Individual Submission Summary
Share...

Direct link:

Hispanic Identity Attrition and Understandings of Group Political Behavior

Sat, September 7, 4:00 to 5:30pm, Marriott Philadelphia Downtown, Franklin 5

Abstract

Racial group differences in social outcomes attract substantial attention. However, our understanding of these differences is complicated by racial fluidity and the endogeneity of group identities to outcomes that they seek to explain. This is especially true of groups with greater identity flexibility, such as Americans with Hispanic backgrounds. Other fields have documented how "attrition" of Hispanic-related identities (e.g., Hispanic heritage individuals not identifying as Hispanic) can change what we know about Hispanics' health and education outcomes relative to those of white Americans. This project applies a similar spirit to the study of political behavior, (1) establishing a demographic portrait of Hispanic identity attritors, (2) analyzing their politics, and (3) exploring how this attrition might affect understandings of group political differences. I identify Hispanic attritors through a unique dataset of Americans with Hispanic ancestry who do not themselves identify as Hispanic, as well as through panel survey data (respondents who identified as Hispanic in an initial wave but did not in a follow-up wave) -- capturing identity attrition in both the long-term and short-term, respectively.

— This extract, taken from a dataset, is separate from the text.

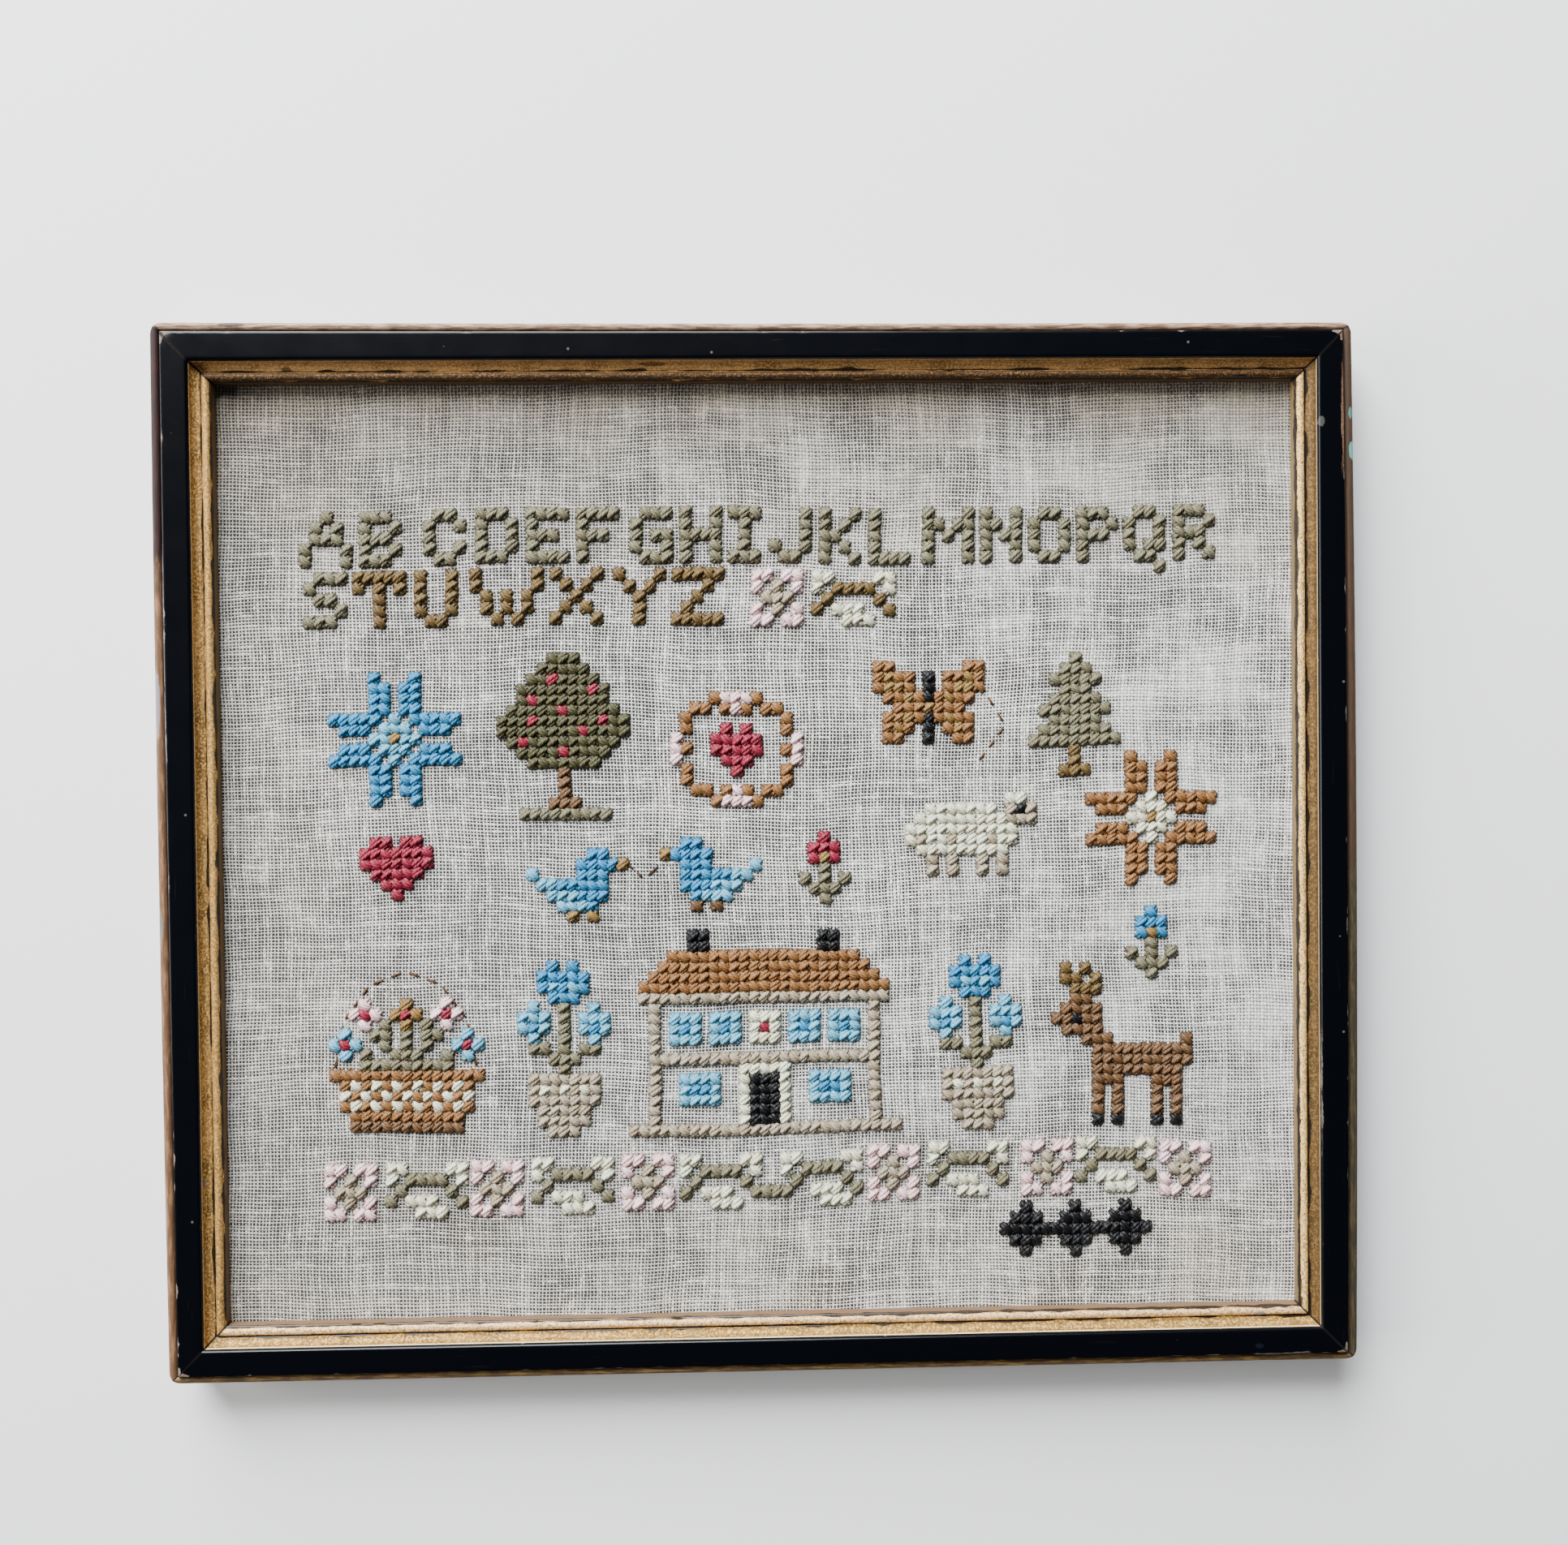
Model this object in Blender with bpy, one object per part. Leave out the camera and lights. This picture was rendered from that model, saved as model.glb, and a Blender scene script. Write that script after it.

Across both approaches and spanning political outcomes like partisanship, vote choice, turnout, policy views, and more, I find that Hispanic attritors are systematically different from Hispanic identifiers. They differ in both liberal and conservative directions across outcomes, but always in the direction of resembling the politics of white racial identifiers more closely. Moreover, when estimating Hispanic-white political differences, approaches that account for identity attrition attenuate the degree to which Hispanics and whites appear different. For example, the Hispanic-white turnout gap is partially a function of the most politically engaged Hispanics de-identifying as Hispanic over time. These patterns hold when considering alternative definitions of Hispanic identity attrition and also extend to a different but parallel realm: political differences along religious group lines.